> **YOUR OBJECTIVE**
Nothing should be output except the lines from the one containing "build_rush_mat(rush)" through the one containing "depsgraph = bpy.context.evaluated_depsgraph_get()", both ends included, each repeated exactly.

> **DATASET EXCERPTS**
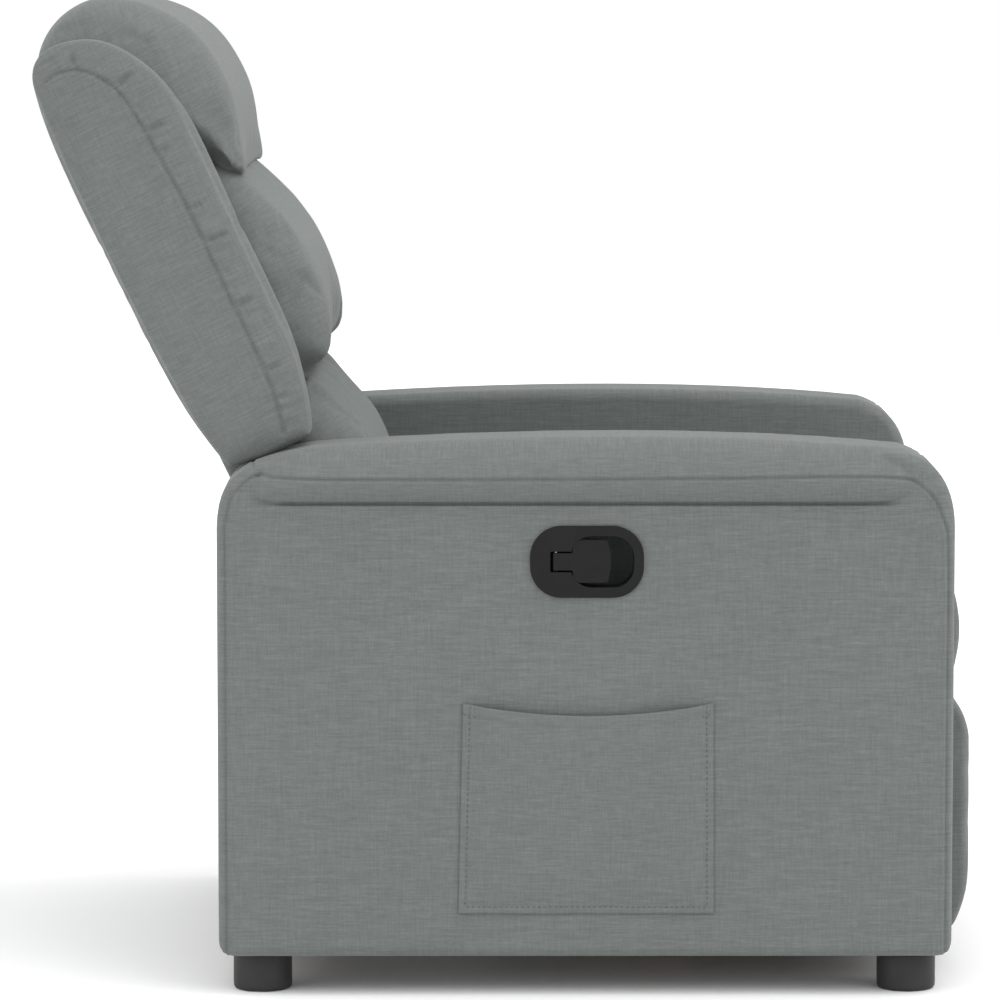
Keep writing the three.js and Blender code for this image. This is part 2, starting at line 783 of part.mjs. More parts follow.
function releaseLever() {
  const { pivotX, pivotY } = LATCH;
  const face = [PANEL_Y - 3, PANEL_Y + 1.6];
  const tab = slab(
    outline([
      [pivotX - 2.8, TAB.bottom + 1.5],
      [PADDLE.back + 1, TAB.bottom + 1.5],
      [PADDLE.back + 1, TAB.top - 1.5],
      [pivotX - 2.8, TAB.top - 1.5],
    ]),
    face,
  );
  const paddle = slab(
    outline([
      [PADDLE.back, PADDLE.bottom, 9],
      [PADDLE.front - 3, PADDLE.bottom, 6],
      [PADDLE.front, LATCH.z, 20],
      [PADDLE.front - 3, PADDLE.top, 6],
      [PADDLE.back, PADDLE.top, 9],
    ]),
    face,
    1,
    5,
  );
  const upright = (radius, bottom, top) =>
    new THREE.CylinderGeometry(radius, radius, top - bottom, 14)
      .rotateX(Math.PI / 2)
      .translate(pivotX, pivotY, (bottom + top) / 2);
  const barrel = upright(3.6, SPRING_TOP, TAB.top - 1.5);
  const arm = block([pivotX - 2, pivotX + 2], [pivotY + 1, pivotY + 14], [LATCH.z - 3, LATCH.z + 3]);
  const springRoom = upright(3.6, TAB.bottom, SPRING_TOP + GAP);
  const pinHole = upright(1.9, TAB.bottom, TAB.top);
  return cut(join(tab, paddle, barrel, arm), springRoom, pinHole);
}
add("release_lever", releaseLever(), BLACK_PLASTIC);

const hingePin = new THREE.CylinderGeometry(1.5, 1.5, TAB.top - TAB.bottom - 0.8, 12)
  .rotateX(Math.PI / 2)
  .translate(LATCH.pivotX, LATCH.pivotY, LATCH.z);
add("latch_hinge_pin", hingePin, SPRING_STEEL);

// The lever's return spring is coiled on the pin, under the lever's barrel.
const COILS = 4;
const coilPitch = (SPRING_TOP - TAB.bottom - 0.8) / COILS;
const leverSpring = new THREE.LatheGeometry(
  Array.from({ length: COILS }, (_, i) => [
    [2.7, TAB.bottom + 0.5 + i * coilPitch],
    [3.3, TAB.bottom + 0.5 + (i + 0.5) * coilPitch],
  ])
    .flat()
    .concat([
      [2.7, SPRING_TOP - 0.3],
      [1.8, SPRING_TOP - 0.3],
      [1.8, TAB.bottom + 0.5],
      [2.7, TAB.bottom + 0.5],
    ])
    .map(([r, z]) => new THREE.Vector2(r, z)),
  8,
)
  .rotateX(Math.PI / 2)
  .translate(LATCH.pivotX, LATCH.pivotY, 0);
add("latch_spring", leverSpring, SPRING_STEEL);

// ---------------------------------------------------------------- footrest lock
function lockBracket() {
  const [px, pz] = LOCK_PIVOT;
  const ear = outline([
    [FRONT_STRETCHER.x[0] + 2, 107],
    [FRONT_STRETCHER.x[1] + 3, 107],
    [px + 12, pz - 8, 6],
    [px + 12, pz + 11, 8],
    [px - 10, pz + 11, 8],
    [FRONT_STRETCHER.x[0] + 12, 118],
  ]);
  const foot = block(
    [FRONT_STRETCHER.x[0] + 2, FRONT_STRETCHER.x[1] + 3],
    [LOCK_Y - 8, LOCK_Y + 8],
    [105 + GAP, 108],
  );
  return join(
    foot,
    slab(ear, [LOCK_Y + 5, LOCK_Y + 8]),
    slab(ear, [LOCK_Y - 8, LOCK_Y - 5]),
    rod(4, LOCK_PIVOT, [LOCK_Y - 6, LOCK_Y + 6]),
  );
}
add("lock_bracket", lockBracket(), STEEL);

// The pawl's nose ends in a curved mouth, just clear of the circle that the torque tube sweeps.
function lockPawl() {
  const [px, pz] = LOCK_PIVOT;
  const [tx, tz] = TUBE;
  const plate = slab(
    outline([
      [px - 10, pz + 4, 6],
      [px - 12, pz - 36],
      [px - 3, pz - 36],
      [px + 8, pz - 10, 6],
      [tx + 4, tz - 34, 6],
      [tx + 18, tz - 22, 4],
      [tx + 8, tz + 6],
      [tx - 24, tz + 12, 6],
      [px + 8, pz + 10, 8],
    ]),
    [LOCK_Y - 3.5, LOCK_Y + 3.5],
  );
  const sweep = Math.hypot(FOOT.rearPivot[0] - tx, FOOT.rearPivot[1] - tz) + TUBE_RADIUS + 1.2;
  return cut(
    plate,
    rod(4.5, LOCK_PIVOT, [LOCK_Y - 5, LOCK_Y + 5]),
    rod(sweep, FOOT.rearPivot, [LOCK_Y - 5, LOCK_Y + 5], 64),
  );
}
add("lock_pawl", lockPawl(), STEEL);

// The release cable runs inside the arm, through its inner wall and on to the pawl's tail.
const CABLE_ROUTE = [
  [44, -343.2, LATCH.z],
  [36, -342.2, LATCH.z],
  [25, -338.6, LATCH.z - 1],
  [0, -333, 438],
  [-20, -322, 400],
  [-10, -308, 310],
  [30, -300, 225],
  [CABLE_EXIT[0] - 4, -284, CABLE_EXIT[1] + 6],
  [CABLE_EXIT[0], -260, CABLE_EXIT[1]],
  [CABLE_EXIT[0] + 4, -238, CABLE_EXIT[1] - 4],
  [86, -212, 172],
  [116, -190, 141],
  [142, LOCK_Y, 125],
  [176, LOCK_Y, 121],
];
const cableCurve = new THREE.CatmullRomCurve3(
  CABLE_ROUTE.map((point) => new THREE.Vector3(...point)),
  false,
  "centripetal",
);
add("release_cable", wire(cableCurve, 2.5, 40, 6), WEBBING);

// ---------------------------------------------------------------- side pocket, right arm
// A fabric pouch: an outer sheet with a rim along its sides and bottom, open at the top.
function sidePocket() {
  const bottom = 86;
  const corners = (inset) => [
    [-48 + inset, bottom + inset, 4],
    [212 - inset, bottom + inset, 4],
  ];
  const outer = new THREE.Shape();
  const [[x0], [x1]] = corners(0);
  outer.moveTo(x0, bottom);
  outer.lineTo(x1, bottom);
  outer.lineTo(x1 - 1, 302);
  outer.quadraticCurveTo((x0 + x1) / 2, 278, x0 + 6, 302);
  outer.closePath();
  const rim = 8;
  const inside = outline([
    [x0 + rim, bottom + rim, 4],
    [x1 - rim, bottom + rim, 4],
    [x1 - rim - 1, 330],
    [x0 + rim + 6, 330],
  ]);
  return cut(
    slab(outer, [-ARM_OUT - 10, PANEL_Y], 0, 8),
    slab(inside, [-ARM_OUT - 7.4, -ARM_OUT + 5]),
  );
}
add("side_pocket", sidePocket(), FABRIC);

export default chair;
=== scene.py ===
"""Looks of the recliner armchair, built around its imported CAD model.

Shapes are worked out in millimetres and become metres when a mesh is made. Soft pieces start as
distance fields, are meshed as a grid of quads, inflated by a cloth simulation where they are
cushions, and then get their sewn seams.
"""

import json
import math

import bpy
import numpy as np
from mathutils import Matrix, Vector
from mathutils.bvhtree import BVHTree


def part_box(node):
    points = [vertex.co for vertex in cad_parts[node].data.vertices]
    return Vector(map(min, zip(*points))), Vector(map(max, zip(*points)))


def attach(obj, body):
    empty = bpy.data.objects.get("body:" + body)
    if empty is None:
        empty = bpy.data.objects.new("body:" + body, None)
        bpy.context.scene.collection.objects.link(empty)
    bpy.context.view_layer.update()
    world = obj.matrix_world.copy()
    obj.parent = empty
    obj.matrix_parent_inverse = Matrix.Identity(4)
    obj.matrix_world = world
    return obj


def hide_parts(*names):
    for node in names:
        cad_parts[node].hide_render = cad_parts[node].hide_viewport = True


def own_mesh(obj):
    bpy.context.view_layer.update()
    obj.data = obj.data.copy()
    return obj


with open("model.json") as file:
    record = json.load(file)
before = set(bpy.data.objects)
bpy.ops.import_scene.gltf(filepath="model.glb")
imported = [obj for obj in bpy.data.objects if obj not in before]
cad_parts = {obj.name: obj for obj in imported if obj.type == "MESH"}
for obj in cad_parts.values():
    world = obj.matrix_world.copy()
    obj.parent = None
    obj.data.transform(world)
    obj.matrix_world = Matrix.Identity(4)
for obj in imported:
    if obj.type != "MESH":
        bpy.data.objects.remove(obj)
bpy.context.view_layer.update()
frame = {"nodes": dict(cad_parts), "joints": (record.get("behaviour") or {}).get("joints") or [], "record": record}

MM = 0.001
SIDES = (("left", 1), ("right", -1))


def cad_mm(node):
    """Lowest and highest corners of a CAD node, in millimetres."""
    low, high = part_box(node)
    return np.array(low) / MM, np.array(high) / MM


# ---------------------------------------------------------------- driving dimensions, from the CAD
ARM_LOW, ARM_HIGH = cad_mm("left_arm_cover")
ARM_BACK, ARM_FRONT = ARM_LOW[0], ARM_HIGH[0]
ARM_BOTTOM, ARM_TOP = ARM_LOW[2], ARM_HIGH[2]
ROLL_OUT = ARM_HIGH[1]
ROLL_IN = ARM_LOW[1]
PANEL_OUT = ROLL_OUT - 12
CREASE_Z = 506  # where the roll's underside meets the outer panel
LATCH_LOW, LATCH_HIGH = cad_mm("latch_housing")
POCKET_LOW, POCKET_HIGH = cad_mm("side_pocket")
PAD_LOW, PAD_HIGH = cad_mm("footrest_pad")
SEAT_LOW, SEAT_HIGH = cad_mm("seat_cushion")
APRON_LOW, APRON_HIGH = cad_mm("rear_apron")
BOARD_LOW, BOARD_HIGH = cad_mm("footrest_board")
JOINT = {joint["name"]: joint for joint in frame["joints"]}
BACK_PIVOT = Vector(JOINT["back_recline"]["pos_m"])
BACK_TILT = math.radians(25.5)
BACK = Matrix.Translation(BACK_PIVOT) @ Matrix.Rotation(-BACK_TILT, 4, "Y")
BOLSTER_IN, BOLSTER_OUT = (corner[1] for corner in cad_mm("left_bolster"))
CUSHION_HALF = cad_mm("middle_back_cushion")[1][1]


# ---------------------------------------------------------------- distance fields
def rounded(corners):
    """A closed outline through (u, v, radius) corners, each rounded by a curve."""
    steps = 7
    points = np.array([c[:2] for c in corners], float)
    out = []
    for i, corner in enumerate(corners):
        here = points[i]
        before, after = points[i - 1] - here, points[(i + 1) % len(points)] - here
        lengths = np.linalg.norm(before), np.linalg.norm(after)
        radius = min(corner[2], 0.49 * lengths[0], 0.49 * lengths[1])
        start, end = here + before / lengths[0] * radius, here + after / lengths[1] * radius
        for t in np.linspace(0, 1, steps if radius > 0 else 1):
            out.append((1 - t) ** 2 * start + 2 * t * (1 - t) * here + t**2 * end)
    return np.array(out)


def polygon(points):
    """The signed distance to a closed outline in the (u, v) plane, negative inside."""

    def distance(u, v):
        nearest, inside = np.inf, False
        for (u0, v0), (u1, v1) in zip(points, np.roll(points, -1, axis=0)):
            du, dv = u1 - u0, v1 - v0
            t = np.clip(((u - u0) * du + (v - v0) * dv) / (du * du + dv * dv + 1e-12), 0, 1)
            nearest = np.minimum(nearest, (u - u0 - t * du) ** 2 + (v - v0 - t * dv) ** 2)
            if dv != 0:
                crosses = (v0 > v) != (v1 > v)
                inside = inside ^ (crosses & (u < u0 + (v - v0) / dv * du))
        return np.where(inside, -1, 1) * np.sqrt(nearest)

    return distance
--
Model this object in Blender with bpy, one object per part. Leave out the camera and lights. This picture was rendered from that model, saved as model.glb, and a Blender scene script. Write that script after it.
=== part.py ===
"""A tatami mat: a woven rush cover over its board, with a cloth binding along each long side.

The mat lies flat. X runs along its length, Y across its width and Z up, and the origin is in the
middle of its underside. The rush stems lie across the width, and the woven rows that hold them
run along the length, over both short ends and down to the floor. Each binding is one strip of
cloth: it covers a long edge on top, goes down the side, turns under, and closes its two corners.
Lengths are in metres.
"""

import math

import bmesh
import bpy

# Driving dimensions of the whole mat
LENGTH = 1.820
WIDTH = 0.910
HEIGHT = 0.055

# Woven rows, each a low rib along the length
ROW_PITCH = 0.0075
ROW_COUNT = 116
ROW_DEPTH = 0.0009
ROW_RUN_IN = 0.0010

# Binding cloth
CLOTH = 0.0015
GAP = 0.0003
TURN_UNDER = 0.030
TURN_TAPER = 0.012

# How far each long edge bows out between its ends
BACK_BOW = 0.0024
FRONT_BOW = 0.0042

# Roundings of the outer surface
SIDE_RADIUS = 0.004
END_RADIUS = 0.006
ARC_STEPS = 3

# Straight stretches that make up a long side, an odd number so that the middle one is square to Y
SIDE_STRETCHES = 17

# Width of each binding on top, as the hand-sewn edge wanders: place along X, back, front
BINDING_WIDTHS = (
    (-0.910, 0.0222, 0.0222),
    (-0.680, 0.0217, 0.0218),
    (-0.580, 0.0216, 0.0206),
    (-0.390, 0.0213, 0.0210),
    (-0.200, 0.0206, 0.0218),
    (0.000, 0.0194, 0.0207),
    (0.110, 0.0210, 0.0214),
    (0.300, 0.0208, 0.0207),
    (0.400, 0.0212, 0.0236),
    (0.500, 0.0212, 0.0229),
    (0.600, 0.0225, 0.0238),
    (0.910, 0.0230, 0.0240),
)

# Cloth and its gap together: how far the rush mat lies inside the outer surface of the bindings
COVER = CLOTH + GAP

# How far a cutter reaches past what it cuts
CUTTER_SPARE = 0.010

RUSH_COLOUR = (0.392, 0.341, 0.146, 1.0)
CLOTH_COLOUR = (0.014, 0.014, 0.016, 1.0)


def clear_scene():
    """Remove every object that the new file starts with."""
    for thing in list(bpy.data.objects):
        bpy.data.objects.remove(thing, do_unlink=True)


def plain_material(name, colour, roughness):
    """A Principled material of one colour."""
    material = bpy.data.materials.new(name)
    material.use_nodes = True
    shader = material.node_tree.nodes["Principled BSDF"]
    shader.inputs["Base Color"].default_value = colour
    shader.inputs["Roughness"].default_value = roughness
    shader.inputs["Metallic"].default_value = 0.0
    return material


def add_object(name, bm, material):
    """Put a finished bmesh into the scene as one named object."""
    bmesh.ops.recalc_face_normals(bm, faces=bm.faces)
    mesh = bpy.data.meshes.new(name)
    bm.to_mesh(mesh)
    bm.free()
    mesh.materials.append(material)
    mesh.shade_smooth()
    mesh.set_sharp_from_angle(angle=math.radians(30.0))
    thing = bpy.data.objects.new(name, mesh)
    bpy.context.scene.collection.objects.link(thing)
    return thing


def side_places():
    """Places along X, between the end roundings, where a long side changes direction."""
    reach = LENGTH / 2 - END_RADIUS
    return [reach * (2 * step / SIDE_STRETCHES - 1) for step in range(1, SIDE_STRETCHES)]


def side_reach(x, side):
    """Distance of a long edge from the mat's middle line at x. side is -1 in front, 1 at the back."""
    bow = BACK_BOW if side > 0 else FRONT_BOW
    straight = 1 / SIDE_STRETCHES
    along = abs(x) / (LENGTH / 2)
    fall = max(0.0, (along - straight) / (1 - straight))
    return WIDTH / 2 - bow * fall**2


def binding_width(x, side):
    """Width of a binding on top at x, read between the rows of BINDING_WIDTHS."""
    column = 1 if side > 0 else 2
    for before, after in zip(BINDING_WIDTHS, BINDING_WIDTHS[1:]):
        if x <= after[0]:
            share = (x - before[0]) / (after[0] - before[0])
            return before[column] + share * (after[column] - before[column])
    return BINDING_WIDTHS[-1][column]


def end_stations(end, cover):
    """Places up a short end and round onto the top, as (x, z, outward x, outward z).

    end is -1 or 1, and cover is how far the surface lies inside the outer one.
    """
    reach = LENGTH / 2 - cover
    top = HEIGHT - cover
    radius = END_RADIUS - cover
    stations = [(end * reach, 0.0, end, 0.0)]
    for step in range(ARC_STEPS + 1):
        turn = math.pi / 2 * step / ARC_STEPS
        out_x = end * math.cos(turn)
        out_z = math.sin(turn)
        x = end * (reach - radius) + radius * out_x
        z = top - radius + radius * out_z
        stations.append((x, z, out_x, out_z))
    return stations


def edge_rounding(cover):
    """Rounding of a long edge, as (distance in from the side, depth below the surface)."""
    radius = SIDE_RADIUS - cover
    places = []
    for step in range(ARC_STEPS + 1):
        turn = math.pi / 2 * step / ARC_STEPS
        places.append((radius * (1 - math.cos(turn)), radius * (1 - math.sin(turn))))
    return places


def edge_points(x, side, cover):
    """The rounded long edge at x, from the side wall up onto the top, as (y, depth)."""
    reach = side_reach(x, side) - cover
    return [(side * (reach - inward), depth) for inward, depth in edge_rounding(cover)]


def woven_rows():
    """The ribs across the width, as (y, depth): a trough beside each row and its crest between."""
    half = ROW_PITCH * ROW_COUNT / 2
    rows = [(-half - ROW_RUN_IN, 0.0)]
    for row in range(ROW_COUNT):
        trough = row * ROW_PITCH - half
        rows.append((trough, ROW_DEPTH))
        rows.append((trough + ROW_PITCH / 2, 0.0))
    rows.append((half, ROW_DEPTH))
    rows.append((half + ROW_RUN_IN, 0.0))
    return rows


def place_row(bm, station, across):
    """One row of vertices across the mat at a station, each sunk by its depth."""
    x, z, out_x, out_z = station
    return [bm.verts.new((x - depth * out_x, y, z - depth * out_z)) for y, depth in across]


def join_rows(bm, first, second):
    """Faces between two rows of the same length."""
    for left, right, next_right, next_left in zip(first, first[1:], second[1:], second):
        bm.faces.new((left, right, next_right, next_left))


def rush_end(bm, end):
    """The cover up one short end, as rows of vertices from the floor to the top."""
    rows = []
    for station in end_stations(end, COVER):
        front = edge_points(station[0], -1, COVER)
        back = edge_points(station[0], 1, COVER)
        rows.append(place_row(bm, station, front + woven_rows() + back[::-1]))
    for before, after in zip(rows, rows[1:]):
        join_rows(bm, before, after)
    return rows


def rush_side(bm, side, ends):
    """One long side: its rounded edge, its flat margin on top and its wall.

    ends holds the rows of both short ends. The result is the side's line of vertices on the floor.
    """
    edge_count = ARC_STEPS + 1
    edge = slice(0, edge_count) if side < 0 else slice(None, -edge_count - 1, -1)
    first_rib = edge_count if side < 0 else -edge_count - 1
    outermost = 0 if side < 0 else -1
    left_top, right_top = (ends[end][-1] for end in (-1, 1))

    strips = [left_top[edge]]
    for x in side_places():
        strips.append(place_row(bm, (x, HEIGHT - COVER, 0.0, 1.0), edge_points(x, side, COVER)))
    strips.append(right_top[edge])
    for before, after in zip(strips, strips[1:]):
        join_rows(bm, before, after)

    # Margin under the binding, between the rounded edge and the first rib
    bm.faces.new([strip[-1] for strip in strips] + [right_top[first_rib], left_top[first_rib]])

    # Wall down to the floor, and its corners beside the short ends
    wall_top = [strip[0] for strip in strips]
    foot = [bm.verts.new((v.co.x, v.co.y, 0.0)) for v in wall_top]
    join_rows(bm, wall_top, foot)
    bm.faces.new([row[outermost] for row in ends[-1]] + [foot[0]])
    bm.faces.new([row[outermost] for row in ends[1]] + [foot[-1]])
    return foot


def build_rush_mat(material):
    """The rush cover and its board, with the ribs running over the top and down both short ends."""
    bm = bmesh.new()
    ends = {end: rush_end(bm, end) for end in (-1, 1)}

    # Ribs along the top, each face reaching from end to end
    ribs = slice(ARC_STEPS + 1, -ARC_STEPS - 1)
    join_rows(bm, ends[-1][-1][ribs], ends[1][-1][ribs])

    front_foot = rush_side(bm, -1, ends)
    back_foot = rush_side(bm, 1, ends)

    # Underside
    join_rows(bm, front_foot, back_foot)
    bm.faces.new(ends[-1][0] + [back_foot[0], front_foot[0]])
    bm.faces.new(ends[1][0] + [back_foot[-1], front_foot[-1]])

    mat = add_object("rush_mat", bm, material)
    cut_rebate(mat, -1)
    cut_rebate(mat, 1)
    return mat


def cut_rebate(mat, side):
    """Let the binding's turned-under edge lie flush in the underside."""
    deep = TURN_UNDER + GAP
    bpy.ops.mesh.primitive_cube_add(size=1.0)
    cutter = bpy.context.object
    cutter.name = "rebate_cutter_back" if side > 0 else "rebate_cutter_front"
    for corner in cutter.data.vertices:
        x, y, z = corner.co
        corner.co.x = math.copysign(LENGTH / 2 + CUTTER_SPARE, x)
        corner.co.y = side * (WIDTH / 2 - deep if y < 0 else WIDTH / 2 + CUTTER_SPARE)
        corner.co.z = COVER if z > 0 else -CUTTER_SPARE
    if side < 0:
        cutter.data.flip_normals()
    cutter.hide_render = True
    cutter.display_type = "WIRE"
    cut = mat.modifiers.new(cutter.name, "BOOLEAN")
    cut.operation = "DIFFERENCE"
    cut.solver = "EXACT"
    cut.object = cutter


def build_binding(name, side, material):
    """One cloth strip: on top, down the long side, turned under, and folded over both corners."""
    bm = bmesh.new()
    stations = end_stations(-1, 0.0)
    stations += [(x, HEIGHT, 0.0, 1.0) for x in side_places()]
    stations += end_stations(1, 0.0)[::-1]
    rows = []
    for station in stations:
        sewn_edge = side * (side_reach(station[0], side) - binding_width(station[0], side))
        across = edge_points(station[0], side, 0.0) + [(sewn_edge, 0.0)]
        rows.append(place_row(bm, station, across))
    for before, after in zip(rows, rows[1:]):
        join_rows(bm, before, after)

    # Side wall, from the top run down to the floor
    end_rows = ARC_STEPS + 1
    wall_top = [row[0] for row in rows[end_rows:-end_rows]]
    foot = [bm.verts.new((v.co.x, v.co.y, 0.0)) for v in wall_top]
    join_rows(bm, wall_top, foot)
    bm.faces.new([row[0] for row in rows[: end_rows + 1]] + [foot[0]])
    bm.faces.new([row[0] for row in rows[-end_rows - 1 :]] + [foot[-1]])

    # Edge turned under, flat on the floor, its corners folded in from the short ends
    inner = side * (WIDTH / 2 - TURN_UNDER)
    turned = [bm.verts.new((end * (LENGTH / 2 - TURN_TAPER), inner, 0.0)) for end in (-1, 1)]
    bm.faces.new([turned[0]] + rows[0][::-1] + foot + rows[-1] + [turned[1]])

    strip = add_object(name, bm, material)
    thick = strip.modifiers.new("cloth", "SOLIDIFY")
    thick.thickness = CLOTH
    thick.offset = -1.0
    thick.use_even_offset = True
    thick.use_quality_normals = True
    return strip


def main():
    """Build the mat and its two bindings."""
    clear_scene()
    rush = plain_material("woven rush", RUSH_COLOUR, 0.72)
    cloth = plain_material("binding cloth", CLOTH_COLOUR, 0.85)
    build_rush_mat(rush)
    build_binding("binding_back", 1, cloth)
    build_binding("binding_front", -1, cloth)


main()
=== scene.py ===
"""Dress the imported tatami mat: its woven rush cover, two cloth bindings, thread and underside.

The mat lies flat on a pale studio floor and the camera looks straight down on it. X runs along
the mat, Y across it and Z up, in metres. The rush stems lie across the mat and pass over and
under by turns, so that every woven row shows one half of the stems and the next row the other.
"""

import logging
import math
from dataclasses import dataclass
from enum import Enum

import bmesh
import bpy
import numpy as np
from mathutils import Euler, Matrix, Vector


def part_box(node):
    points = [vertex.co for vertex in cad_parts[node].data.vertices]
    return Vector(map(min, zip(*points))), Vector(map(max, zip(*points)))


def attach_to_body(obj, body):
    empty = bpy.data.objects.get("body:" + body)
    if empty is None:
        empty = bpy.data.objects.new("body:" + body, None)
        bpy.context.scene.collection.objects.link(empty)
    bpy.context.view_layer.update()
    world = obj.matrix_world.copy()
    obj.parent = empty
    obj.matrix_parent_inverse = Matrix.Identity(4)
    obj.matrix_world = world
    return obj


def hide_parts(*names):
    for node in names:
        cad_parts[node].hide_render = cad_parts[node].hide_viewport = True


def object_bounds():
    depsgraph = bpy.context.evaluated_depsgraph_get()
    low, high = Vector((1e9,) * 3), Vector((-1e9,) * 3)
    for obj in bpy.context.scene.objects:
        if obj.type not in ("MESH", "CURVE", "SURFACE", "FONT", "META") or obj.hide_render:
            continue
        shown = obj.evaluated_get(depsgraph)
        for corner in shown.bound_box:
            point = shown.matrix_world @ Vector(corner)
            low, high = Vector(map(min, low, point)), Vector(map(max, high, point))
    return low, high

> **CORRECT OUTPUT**
    build_rush_mat(rush)
    build_binding("binding_back", 1, cloth)
    build_binding("binding_front", -1, cloth)


main()
=== scene.py ===
"""Dress the imported tatami mat: its woven rush cover, two cloth bindings, thread and underside.

The mat lies flat on a pale studio floor and the camera looks straight down on it. X runs along
the mat, Y across it and Z up, in metres. The rush stems lie across the mat and pass over and
under by turns, so that every woven row shows one half of the stems and the next row the other.
"""

import logging
import math
from dataclasses import dataclass
from enum import Enum

import bmesh
import bpy
import numpy as np
from mathutils import Euler, Matrix, Vector


def part_box(node):
    points = [vertex.co for vertex in cad_parts[node].data.vertices]
    return Vector(map(min, zip(*points))), Vector(map(max, zip(*points)))


def attach_to_body(obj, body):
    empty = bpy.data.objects.get("body:" + body)
    if empty is None:
        empty = bpy.data.objects.new("body:" + body, None)
        bpy.context.scene.collection.objects.link(empty)
    bpy.context.view_layer.update()
    world = obj.matrix_world.copy()
    obj.parent = empty
    obj.matrix_parent_inverse = Matrix.Identity(4)
    obj.matrix_world = world
    return obj


def hide_parts(*names):
    for node in names:
        cad_parts[node].hide_render = cad_parts[node].hide_viewport = True


def object_bounds():
    depsgraph = bpy.context.evaluated_depsgraph_get()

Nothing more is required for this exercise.